I have missed three posting days after not missing for over a month! The horror!! I will wait till next Monday to catch up on my Marriage Monday posts, and will resume my regular posting schedule next week. For now though, I’ve got some fun recipes to get you in the mood for Christmas!

Just a little note for future reference, mostly to myself. All recipes made for the 2010 Christmas season will come from magazines and books I have fallen in love with, bought, and left to sit alone (well, alone with each other) in my kitchen. I have about eleventy billion of them, time to actually use them!

I’ve been gearing up for Christmas baking, mostly icebox cookies that are made for freezing. Some doughs make for great slice and bake logs and some cookies freeze excellently after they’ve been baked and cooled. So I’m doing a bit of everything and as I make things for the freezer, I’ll post recipes and next month let you know how well they froze. I can’t possibly explain to you how hard I am hoping that next month I’ll say that all the recipes I chose to freeze worked out perfectly! The whole point to doing this is to cut back on my December baking time and to make as many different kinds of cookies and bars and wee treats to package up and send out as possible!

So far, I have made White Chocolate Dipped Red Velvet Shortbread Cookies, Peanut Butter Brownie Biscotti and Ooey Gooey Chewy Smore Bars. Yes, I sampled – but just one of each! They were all pretty straightforward and turned out well. Today I’ll give you the shortbread and the biscotti – stay tuned tomorrow for these gooey bars. Mmmmm.

The red velvet shortbread was pretty much what you’d expect – a fairly standard shortbread with a general addition of red food colouring, once they were baked and cooled, I dipped them all in white chocolate. I got two dozen cookies out of the recipe, half of them I left the white chocolate alone, and the other half got a dash of red and green sprinkles.


Red Velvet Shortbread Cookies – from Christmas Cookies ’09 (a Better Homes & Gardens magazine)

1 1/4 cups flour
1/2 cup sugar
2 tablespoons unsweetened cocoa powder
1/4 teaspoon salt
1/2 cup butter, cut up
1 tablespoon red food colouring
3 ounces white chocolate
1 1/2 teaspoons shortening


Preheat to 325. Stir together the flour, sugar, cocoa powder and salt. Use a pastry cutter to cut in butter and food colouring until mixture is crumbly and starts to cling together. Form into a ball, knead till smooth.

Now flour your counter, knead your dough on it and roll out to about 1/2″ thick, cut your dough in whatever shape you like, just keep in mind the baking times will be off. Put them on your parchment paper lined baking sheet, mush the scraps up, re roll them and do it again.

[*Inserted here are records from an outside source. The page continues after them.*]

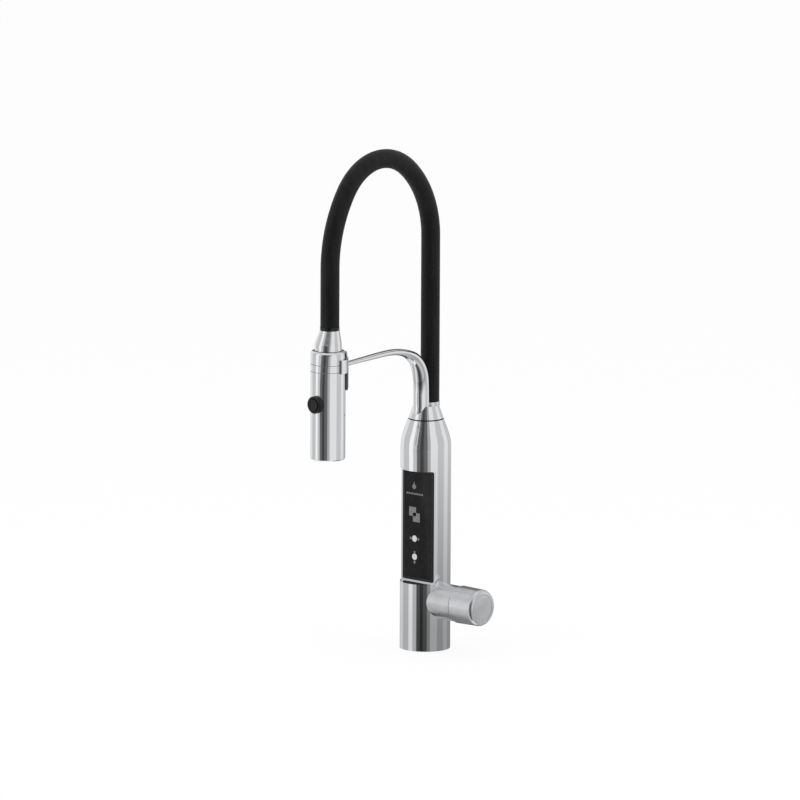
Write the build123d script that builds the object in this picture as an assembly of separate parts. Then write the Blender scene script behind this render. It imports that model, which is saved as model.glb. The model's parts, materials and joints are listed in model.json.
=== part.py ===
from build123d import *
import math
import os

os.makedirs("parts", exist_ok=True)

# A pillar kitchen tap with a touch panel, a side knob and a hose spray held by a docking arm.
# Millimetres, +Z up, origin on the worktop at the column's axis, front towards -Y, knob towards +X.

# Clearances that several pieces share
air_gap = 0.4            # between two pieces that move past each other
fit_gap = 0.05           # radial clearance of a running fit
seat_gap = 0.1           # between two still pieces that slip together
past = 1.0               # how far a cut runs past the face that it opens

# Column
column_radius = 26.0
column_wall = 2.4
rim_gap = 0.3            # the chrome rim stands this far above the worktop
shoulder_blend = 45.0    # radius that turns the side into the shoulder
shoulder_angle = 20.05   # slope of the shoulder, degrees from vertical
shoulder_rise = 29.0     # from the start of the shoulder to the swivel joint
neck_height = 18.0       # thick ring under the swivel joint
neck_bore = 11.4

# Flat on the front, and the touch panel in it
flat_distance = 11.0     # from the column's axis to the flat
panel_lift = 1.3         # from the top of the handle's boss to the panel
panel_height = 115.8
panel_headroom = 23.6    # from the panel's top to the start of the shoulder
panel_width = 42.0
panel_corner = 2.0
panel_margin = 1.2       # chrome left above and below the panel
panel_proud = 0.8
panel_rim = 3.2          # visible width of the frame round the glass
panel_depth = 7.0        # depth of the frame behind the flat
panel_wall = 2.2
frame_overlap = 1.4      # how far the frame laps onto the flat
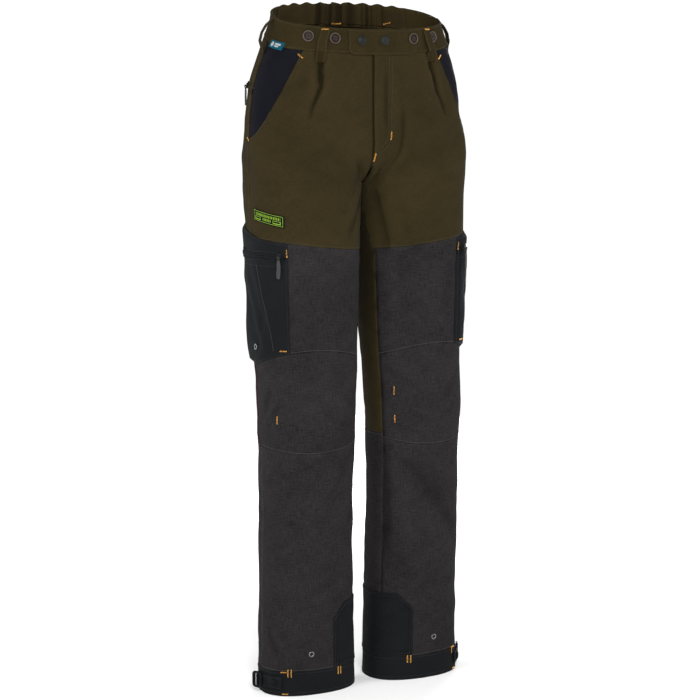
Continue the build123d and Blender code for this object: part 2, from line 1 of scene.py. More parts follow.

The recipe said to bake for 20 minutes and mine burnt at the 10 minute mark. In my supernova oven they were ready in 6 minutes, so test your oven!!

As the cookies were cooling on a wire rack, I melted the white chocolate in a ceramic bowl set in a pan of hot water. Then I coated half the cookie, and put it on a piece of parchment paper on a tray. If they got a shot of sprinkles, they got it here before they were popped in the freezer till the chocolate had set so I could put them in freezer containers.


Even though I had never made biscotti before, making four different kinds of it to give away at Christmas is on my list of things to do this week. I’d show you my list but I don’t want to frighten you. 😉


Peanut Butter Brownie Bsicotti – from Christmas Cookies ’09 (a Better Homes & Gardens magazine)

1/2 cup creamy peanut butter
1/4 cup butter, softened
2/3 cup sugar
1/3 cup unsweetened cocoa powder
1 1/2 teaspoons baking powder
2 eggs
1 teaspoon vanilla
1 3/4 cups flour
1 cup chopped semi-sweet chocolate (about 6 ounces)

Preheat to 375. Cream the peanut butter and the butter, beat for 30 seconds and add the sugar, cocoa powder, baking powder. Scrap down the sides of the bowl, beat in the eggs and vanilla until well mixed, now beat in the flour and once it’s all combined, stir in the chocolate chunks with a spoon.

Knead the dough on your floured countertop and form it into a 9″ x 2″ roll. Usually, when recipes tell me to do something like that, I can never get it to be the right shape but this recipe actually works and 9″ x 2″ is totally doable. Bake this loaf on a parchment paper lined baking sheet for 20 minutes (according to the recipe, my crazy oven had both rolls fully cooked in half the time).

Once they’re out, you can turn off your oven – for now. Let them sit for an hour, then cut them into 16 pieces each and bake them again, for another 10 minutes (5 for me), then flip them over and bake for another 10 (or 5 lol).


This month is full of Christmas baking and knitting and serious prep for my sister’s 22nd birthday party in 2 weeks. I’m so excited I want to post all about it, but I don’t want to unleash any surprises in case she’s reading. Hi Nikki!